Sainz on pole after Verstappen, Leclerc penalties

FORMULA ONE: Carlos Sainz will start the Belgian Grand Prix today (Aug 28) from pole after top qualifier Max Verstappen and title rival Charles Leclerc were dropped down the grid with penalties during yesterday’s qualifying.

Formula-One
By Michael Lamonato

Sunday 28 August 2022 11:45 AM


Photo: AFP.

Photo: AFP.

Verstappen was in a league of his own during qualifying, blitzing the field by more than 0.6 seconds, enough to not bother with a second flying lap in the top-10 shootout.

But the Dutchman’s scintillating display of speed was in vain. Weighed down by penalties for taking new engine components, topping qualifying only meant that he would start at the head of a gaggle of five other cars carrying similar grid drops, including Leclerc, who will start 16th.

Instead Carlos Sainz was promoted to pole after a difficult qualifying hour for Ferrari.

The Italian team has been all at sea over the Spa-Francorchamps weekend, and despite set-up changed on Friday night, the SF-75 was still not match for the Red Bull Racing machine.

In fact Ferrari was forced to use Leclerc to generate a slipstream for Sainz during their final laps of Q3 just to guarantee a place ahead of Sergio Perez. The slipstream failed, but when Perez also couldn’t improve his time with his second lap, the Spaniard was able to record his second F1 pole position.

But despite the career achievement, Sainz was wary about his chances in the race.

“I’m happy to be starting on pole,” he said. “Obviously not so happy to see the gap to Max this weekend and the gap Red Bull has on us.

“We need to keep digging to see why Red Bull was o fast on this track and why we are trailing them.

“I think our race pace is a bit better than our quali pace, but there’s certainly something to find.”

Perez wasn’t slipstreamed by Verstappen in Q3, potentially costing him a shot at pole, but the Mexican was confident the race could come to him for what would be his second win of the year.
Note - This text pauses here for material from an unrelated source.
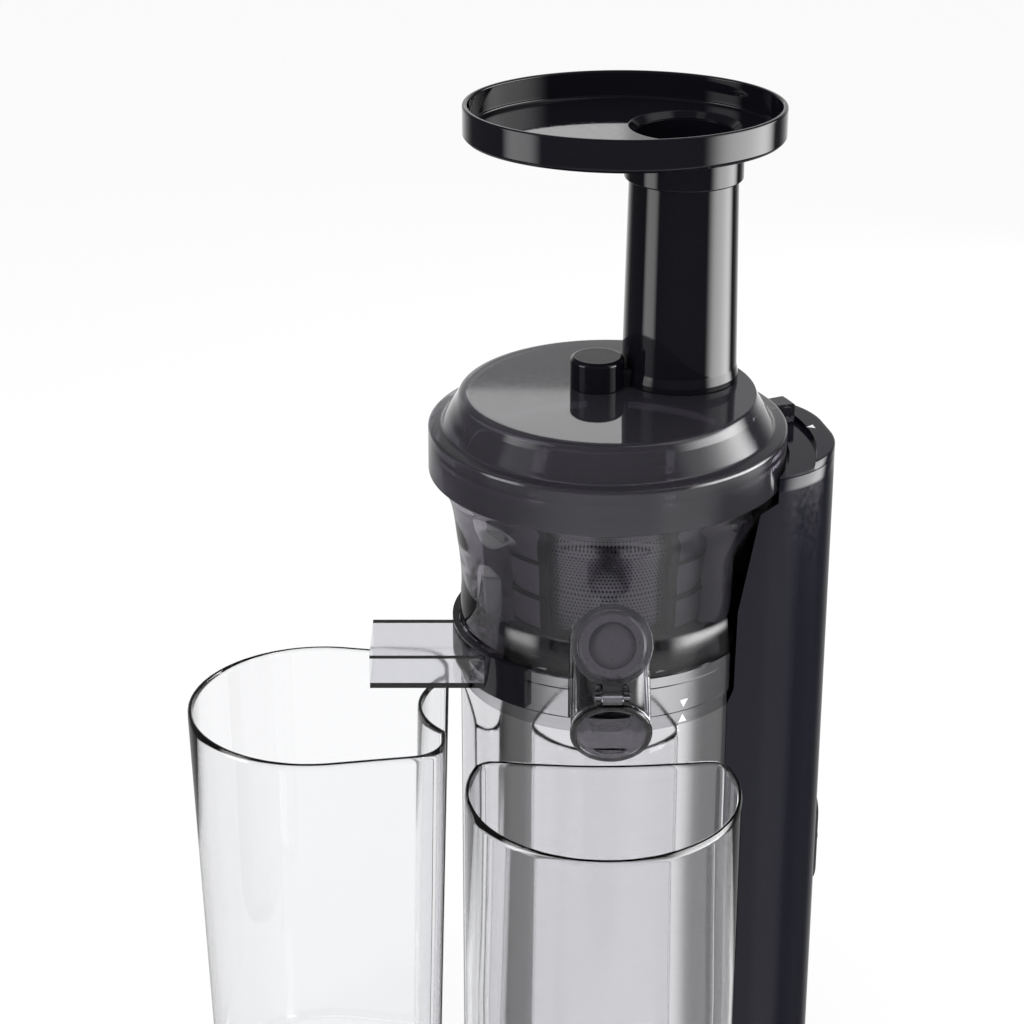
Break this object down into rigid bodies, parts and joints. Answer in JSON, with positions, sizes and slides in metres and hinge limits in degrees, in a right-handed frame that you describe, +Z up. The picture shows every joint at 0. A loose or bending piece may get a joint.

“P2 is not the worst place to be around here,” he said, noting the slipstream he could get from Sainz on the first lap. “It will be very important to get a good start and try to do our own race form the beginning.

“Looking forward to tomorrow, I think there will be a great race ahead of us.”

Leclerc qualified fourth but will be dropped to 16th after taking yet more engine change penalties. He’ll start ahead of fellow penalised drivers Esteban Ocon in P17 (fifth fastest in qualifying), Lando Norris in P18 (10th), Zhou Guanyu in P19 (13th) and Mick Schumacher at the back of the pack (15th).

Promoted into their places at the pointy end of the grid will be Fernando Alonso, who will start an excellent third for Alpine.

Lewis Hamilton and George Russell followed for Mercedes in fourth and fifth after qualifying seventh and eighth, but the team was bitterly disappointed to lap around two seconds off the pace in a performance boss Toto Wolff described as his worst since joining the team 10 years ago.

Thai driver Alex Albon was superb all afternoon to crack Q3 on merit, for which he was rewarded with sixth on the grid after penalties ahead of Daniel Ricciardo, Pierre Gasly and Aston Martin teammates Lance Stroll and Sebastian Vettel.

Nicholas Latifi will start 11th ahead of Kevin Magnussen and Yuki Tsunoda.

Valtteri Bottas will start 14th despite qualifying 20th and being penalised 40 grid places for a string of engine and gearbox changes.

The Finn was the beneficiary of a rules loophole that allows drivers to avoid falling to the back of the grid - as was the case with the six drivers behind him - if they incur their penalties over several smaller offences rather than in one large tranche.

Alfa Romeo was the only team to successfully exploit the unusual rules quirk, earning Bottas an unusual promotion despite his supposed punishment.